Strong Poison by Dorothy Sayers describes a seance of the period.

Blessings,

Siri Kirpal

Squirrel on a Ledge
06-19-2012, 11:43 PM
That seems interesting. It might even fit with my plot too. How do you think something like that would be conducted in that time period. Is it a hold hands and wait for the table to start turning kind of thing?

The wealthy hired special "spiritualists." In these sessions, they generally sat around a table at night holding hands. There was often a candle on the table. The spiritualist had a whole bag of trips up his or her sleeves (yes, they were often women). Most of these were similar to magic tricks. The table would lift up off the ground, the candle might be blown out, etc. In fact, Harry Houdini was known to oppose spiritualists, since they tried to sell a magic trick as a spiritual experience.

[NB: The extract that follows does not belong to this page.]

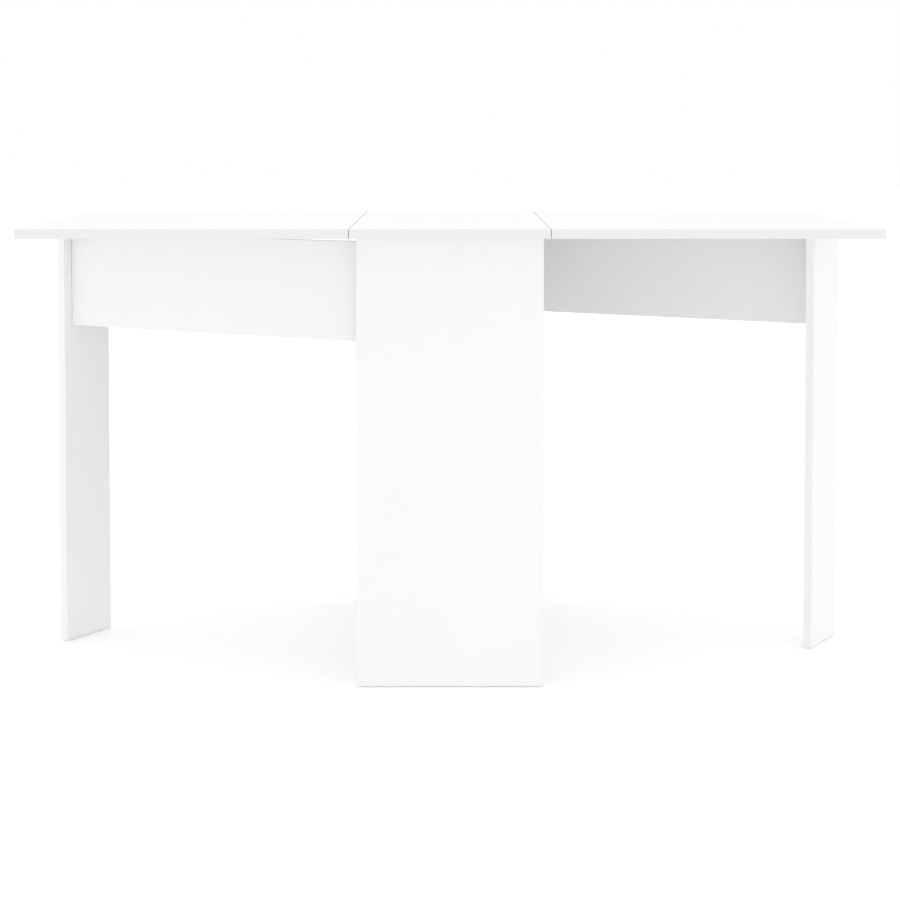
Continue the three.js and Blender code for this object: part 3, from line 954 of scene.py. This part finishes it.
def bracket_shape(node, settings):
    """A bent angle bracket with round corners, a pressed rib in the bend, and screw holes."""
    fittings = settings.fittings
    matrix, size = bracket_frame(node)
    leg, steel, bend = size.z, fittings.bracket_thickness, fittings.bracket_bend
    half = min(size.x, size.y) / 2
    section = [(leg, 0)] + arc(bend + steel, -bend - steel, bend + steel, 90, 180, 8) + [(0, -leg)]
    section += [(steel, -leg)] + arc(bend + steel, -bend - steel, bend, 180, 90, 8) + [(leg, -steel)]
    lay = frame_of((0, 1, 0), (0, 0, 1), (1, 0, 0), (0, 0, 0))
    strip = moved(prism(section, -half, half), lay)
    tip, short = leg - 0.1 * MM, 1.5 * steel
    corners = [
        edge for edge in strip.edges
        if all(max(vertex.co.y, -vertex.co.z) > tip for vertex in edge.verts)
        and edge.calc_length() < short]
    bmesh.ops.bevel(
        strip, geom=corners, offset=fittings.bracket_corner, segments=6, profile=0.5, affect="EDGES")
    eased(strip, 0.2 * MM, angle=60)
    rib = bmesh.new()
    bmesh.ops.create_uvsphere(rib, u_segments=24, v_segments=12, radius=1)
    rib_width, rib_length, rib_height = 2.2 * MM, 4.6 * MM, 1.7 * MM
    spread = Matrix.Diagonal((rib_width, rib_length, rib_height, 1))
    spot = steel + 0.45 * bend
    lean = Matrix.Translation((0, spot, -spot)) @ Matrix.Rotation(math.radians(45), 4, "X") @ spread
    whole = combined(strip, [moved(rib, lean)], "UNION")
    inverse = matrix.inverted()
    drills = [countersink(inverse @ place, settings.screws) for place in bracket_screws(node, settings)]
    return combined(whole, drills, "DIFFERENCE"), matrix


# ---- Cams, bolts, dowels, glides and stops ----
def cross_tool(half_width, arm, depth, top):
    """A cross for a screwdriver, cut down from z = top."""
    return [box((half_width, arm / 2, depth), (0, 0, top)), box((arm / 2, half_width, depth), (0, 0, top))]


def cam_shape(node, settings):
    """A cam with a stepped rim, a slot for its bolt's head, a cross, and a pointer on its face."""
    fittings = settings.fittings
    matrix = cam_frame(node)
    radius, low, high = round_size(node, matrix)
    edge, play = 0.5 * MM, 0.6 * MM
    step = high - 2 * MM
    cross, arm, depth = fittings.cam_cross, 1.3 * MM, 1.9 * MM
    profile = [
        (0, low), (radius - 1.2 * MM, low), (radius - edge, low + edge), (radius - edge, step - edge),
        (radius, step), (radius, high - edge), (radius - edge, high),
        (radius - 1.3 * MM, high), (radius - 1.6 * MM, high - edge),
        (cross + 1.4 * MM, high - edge), (cross + 1.1 * MM, high), (0, high),
    ]
    slot = fittings.cam_slot
    throat = box((radius, slot, slot), (radius, 0, 0))
    neck = box((radius, fittings.bolt_shaft + play, slot), (radius, 0, -slot))
    tip, back, spread = radius - 1.0 * MM, cross + 0.8 * MM, 0.9 * MM
    pointer = prism([(tip, 0), (back, spread), (back, -spread)], high - 0.8 * MM, high + 1 * MM)
    tools = [throat, neck, pointer, *cross_tool(cross, arm, depth, high)]
    return combined(turned(profile, 40), tools, "DIFFERENCE"), matrix


def bolt_shape(node, settings):
    """A cam bolt: a coarse thread for the panel, a collar, a shaft, and a round head."""
    fittings = settings.fittings
    matrix = bolt_frame(node)
    low, high = round_size(node, matrix)[1:]
    head, shaft, collar = fittings.bolt_head, fittings.bolt_shaft, fittings.bolt_collar
    pitch, ridge, rim = fittings.bolt_pitch, 0.75 * MM, 0.4 * MM
    facets, steps_a_turn = 24, 8
    start = 0.2 * MM
    run = high - start

    def thread(z):
        taper = min(1.0, (high - z) / (1.5 * MM) + 0.25) * min(1.0, (z - start) / MM + 0.2)
        crest = fittings.bolt_thread * min(1.0, 0.7 + 0.3 * taper)

        def radius(angle):
            phase = (z / pitch - angle / (2 * math.pi)) % 1.0
            return crest - ridge * abs(2 * phase - 1) ** 1.5 * taper
        return radius

    plain = [
        (head - rim, low), (head, low + rim), (head, low + 2.2 * MM), (head - rim, low + 2.6 * MM),
        (shaft, low + 3.6 * MM), (shaft, -2.4 * MM), (collar - rim, -2 * MM), (collar, -1.6 * MM),
        (collar, -0.7 * MM), (collar - rim, -0.3 * MM),
    ]
    rises = round(run / pitch * steps_a_turn)
    heights = [start + run * step / rises for step in range(rises + 1)]
    rings = [circle(facets, z, radius) for radius, z in plain]
    return lofted(rings + [circle(facets, z, thread(z)) for z in heights]), matrix


def dowel_shape(node, settings):
    """A fluted dowel with chamfered ends, in its own frame."""
    fittings = settings.fittings
    matrix = dowel_frame(node)
    radius, low, high = round_size(node, matrix)
    chamfer = 1 * MM
    depths = [fittings.flute_depth * share for share in (0, 0.6, 1, 0.6)]
    around = fittings.flutes * len(depths)

    def fluted(inset):
        return lambda angle: radius - inset - depths[round(angle / (2 * math.pi) * around) % len(depths)]

    levels = [(low, chamfer), (low + chamfer, 0), (0, 0), (high - chamfer, 0), (high, chamfer)]
    bm = lofted([circle(around, z, fluted(inset)) for z, inset in levels])
    own = bm.verts.layers.float_vector.new("own_place")
    for vertex in bm.verts:
        vertex[own] = vertex.co
    return bm, matrix


def glide_shape(node, settings):
    """A nail-on glide: a rounded nylon disc, and a steel nail whose head sits in its foot."""
    fittings = settings.fittings
    matrix = glide_frame(node)
    radius, _, high = round_size(node, matrix)
    height, nail = fittings.glide_height, fittings.glide_nail
    bore = nail + 0.05 * MM
    head, seat = 2.6 * MM, 0.7 * MM
    edge, recess = 0.7 * MM, head + 0.1 * MM
    foot = [(head + 0.5 * MM, 0)] + arc(radius - edge, edge, edge, -90, 0, 5)
    crown = arc(radius - edge, height - edge, edge, 0, 90, 5)
    well = [(bore, height), (bore, seat + 0.05 * MM), (recess, seat), (recess, 0.3 * MM)]
    disc = painted(turned(foot + crown + well, 32, closed=True), 0)
    point = 2.2 * MM
    nail_profile = [
        (0, 0.25 * MM), (head - 0.3 * MM, 0.3 * MM), (head, 0.45 * MM), (head, 0.65 * MM), (nail, seat),
        (nail, high - point), (0, high),
    ]
    return joined(disc, painted(turned(nail_profile, 20), 1)), matrix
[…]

I would assume that young people trying to replicate it would do similar things - gather around a circle and ask the "spirits" questions. They'd probably wait for some sort of response (or one of them would fake a response). For the at-home spiritualist, Oujia boards were also available in the early 1900s.

Wikipedia has some pretty good information on the various types of seances: http://en.wikipedia.org/wiki/Seances

jaksen
06-20-2012, 02:47 AM
Spiritualism! Yes! One of my mother's aunts was a spiritualist minister. She had seances and my mother's family had as little to do with her as possible as the woman was also a complete fraud and something of a con-artist. She put her hands on my mother's belly (when pregnant with me) and announced that 'this baby will be born dead.'

Needless to say, that didn't go over well. And by the way, the woman was wrong.

I asked my mother where this 'church' was and she said it still existed in Brockton, MA, but I could never find it.

The woman died when I was a child and I never recall meeting her.

But yes, this 'fad' or whatever you wish to call it would have been going on in 1904, for sure.